L'activité de perception visuelle se confronte au problème de la sélection de l'information pertinente pour l'action, parmi l'énorme quantité d'informations atteignant la rétine. La résolution théorique de ce problème se fait généralement par référence à la notion d'attention visuelle sélective, c'est-à-dire à la capacité de sélectionner d'un élément de la scène visuelle (objet, dimension, trait, localisation...) afin d'améliorer le traitement d'un objet au détriment des autres. Cette sélection permet à la fois de limiter la quantité d'information à traiter et d'accorder une place de choix à l'élément pertinent dans la détermination de l'action ou des actes cognitifs ultérieurs. Comme évoqué dans la partie théorique, l'attention peut être "orientée" selon deux modes principaux (Jonides, 1981 ; Klein & Shore, 2000 ; Müller & Rabbitt, 1989). D'une part elle peut être orientée de façon volontaire vers un élément pertinent de la scène : c'est l'orientation endogène, qui peut porter sur des traits spatiaux (p. ex. Posner, 1980) ou non-spatiaux (p. ex. Von Wright, 1968). Cette aptitude à orienter l'attention vers des traits non-spatiaux a depuis été amplement étudiée, aux niveaux psychologique et neurophysiologique (voir Maunsell & Treue, 2006, pour revue). D'autre part, l'attention semble pouvoir être "attirée", "capturée", indépendamment de la volonté du sujet, vers une localisation de l'espace (Yantis & Jonides, 1984) ou vers un objet (Yantis & Hillstrom, 1994) : c'est l'orientation exogène. L'élément déterminant de cette orientation exogène est la saillance des items (Nothdurft, 1993, 2006). Différentes caractéristiques perceptives, comme la différence de couleur ou de forme (Theeuwes, 1992), la supériorité de luminance ou de taille (Michael, Fernandez, & Vairet, 2007 ; Proulx & Egeth, 2006 ; Yantis & Egeth, 1999) semblent à même de déterminer la saillance d'un objet (voir Wolfe & Horowitz, 2004, pour revue). Jonides (1981) avait déjà souligné l'existence, et la distinction, de ces deux modes d'orientation de l'attention. Les conditions, et même la possibilité de leurs interactions, sont quant à elles plus âprement débattues (Ruz & Lupiáñez, 2002 ; Theeuwes, 2010a, 2010b ; Egeth et al., 2010 ; Müller et al., 2010), particulièrement en ce qui concerne l'orientation vers des traits non-spatiaux.
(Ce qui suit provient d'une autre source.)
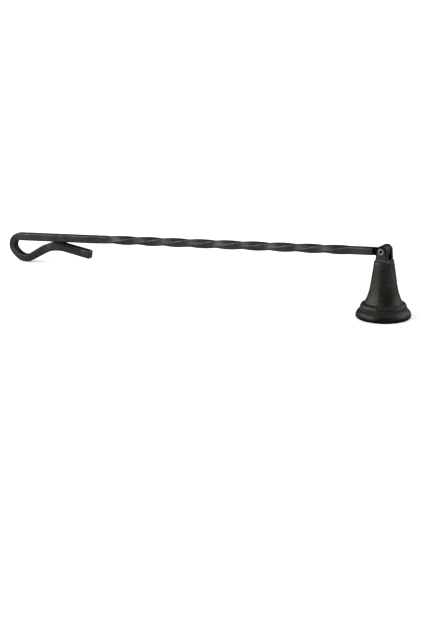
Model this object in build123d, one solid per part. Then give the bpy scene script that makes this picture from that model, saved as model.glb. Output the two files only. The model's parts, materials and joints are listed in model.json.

D'un côté, Theeuwes (1993 ; 2010a) affirme que l'attention ne peut être orientée de façon endogène que vers une localisation spatiale, non vers un trait non-spatial (tel que couleur, forme, etc.). Selon son modèle (Theeuwes, 1993 ; 2010a), l'orientation de l'attention ne pourrait être déterminée que par la saillance, à l'intérieur de la "fenêtre attentionnelle" d'un sujet. La recherche visuelle est alors censée se poursuivre dans l'ordre inverse des saillances des items présents. Les processus endogènes et exogènes étant strictement successifs, ils ne peuvent en aucun cas, dans ce modèle, s'intégrer, se combiner de façon effective. Cette position relativement singulière dans la littérature (quant à l'influence de l'attention endogène vers les traits non-spatiaux), semble en opposition avec des données psychophysiques et neurophysiologiques ainsi qu'avec les modélisations théoriques majeures.

Plus fréquemment en effet, les aspects endogènes et exogènes se voient tous deux attribuer un statut important dans l'orientation attentionnelle. La plupart des modèles classiques accordent toutefois une position privilégiée à la saillance, par le biais de la notion de carte de saillance (Koch & Ullman, 1985). L'influence endogène est alors prise en considération de façon variable, certains auteurs l'appréhendant comme un signal initialement indépendant se combinant avec la saillance pour déterminer l'orientation attentionnelle (p. ex. le modèle MAM de Michael et al., 2006), d'autres comme une modulation de la computation de la saillance (p. ex. Müller et al., 1995 ; Wolfe, 1994). De façon assez similaire, le modèle populaire initialement proposé par Itti et Koch (2000) a été développé de façon à modéliser les influences endogènes par le biais d'une modulation des pondérations des cartes de traits dans la computation de la saillance (Navalpakkam & Itti, 2005). Finalement, dans une perspective radicalement différente, le modèle de compétition biaisée (Desimone & Duncan, 1995 ; Duncan, Humphreys, & Ward, 1997 ; Duncan, 2006) considère également que les influences endogènes comme exogènes peuvent tout à la fois influencer la compétition pour la représentation perceptive (équivalant pour ces auteurs à la sélection attentionnelle). Cette perspective présente un point commun avec le modèle MAM, puisque les deux influences y agissent dans une indépendance relative. Cependant, ce sont les processus perceptifs eux-mêmes qui sont biaisés, dans la perspective de Desimone et Duncan, alors que c'est l'orientation attentionnelle qui se voit modulée dans le modèle proposé par Michael et collaborateurs, par le biais de la carte MAM (voir partie théorique, chapitre A.5).